Группа членов Политбюро МПЛА стояла молча, выслушивая перевод президентского переводчика. Самому душ Сантушу, как известно, проучившемуся в Баку несколько лет и даже игравшему там за местную футбольную команду, перевод не требовался. Не дожидаясь его окончания, он что-то шепнул своему помощнику на ухо, и тот спешно подошел к Павлу Ивановичу:
– Камарада президент говорит, что не узнает своего многолетнего соратника по освободительной борьбе без очков. Он всегда их носил, таким запомнился всем, и без них никто не поверит, что это незабвенный вождь ангольского народа Антонио Агостиньо Нето.
– Зачем вы их сняли? – уже без переводчика обратился душ Сантуш к Клименко.

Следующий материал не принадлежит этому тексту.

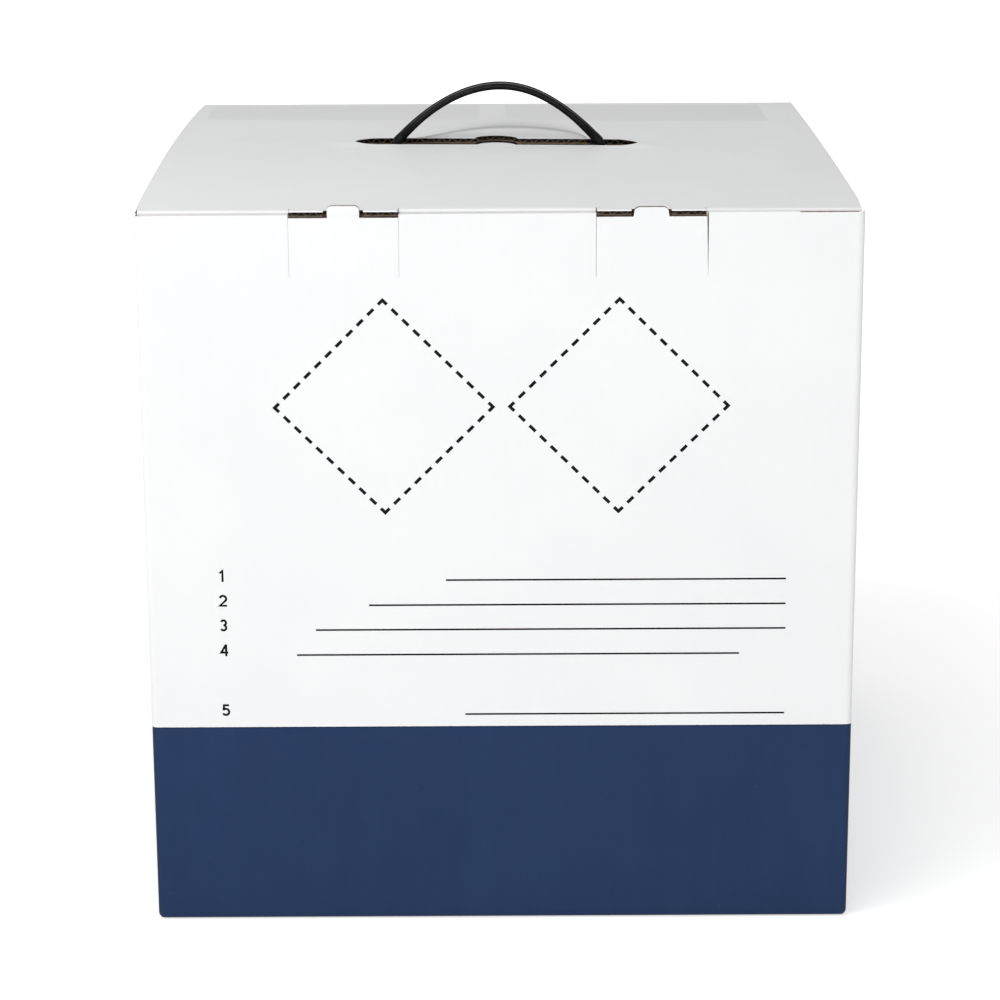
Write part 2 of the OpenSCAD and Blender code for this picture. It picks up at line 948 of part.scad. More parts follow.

Тот сначала опешил, но потом объяснил, что ни в православной, ни в католической традиции не принято хоронить человека в очках.
– К тому же, – добавил Клименко, – для нас это первый в истории опыт бальзамирования чернокожего. Мы опасались, во-первых, что кожа от раствора может побелеть, а во-вторых, боялись, что очки, имея некоторый вес, со временем продавят переносицу: процесс бальзамирования потребовал от нас удаления носовой перегородки, и нос держится на одной коже.
– Я уверен, – продолжил президент уже через переводчика, – что наши дорогие советские товарищи являются первоклассными специалистами и найдут способ вернуть все на свои места и восстановить статус-кво.
– Да, – не успокаивался Клименко, – но в здешних условиях нам герметически закрытый саркофаг не открыть. И очки остались в лаборатории в Москве, в сейфе.
– Так за чем же дело стало? – с легкой иронией в голосе поинтересовался душ Сантуш. – Вы хотите сказать, что у вас нет от него ключа?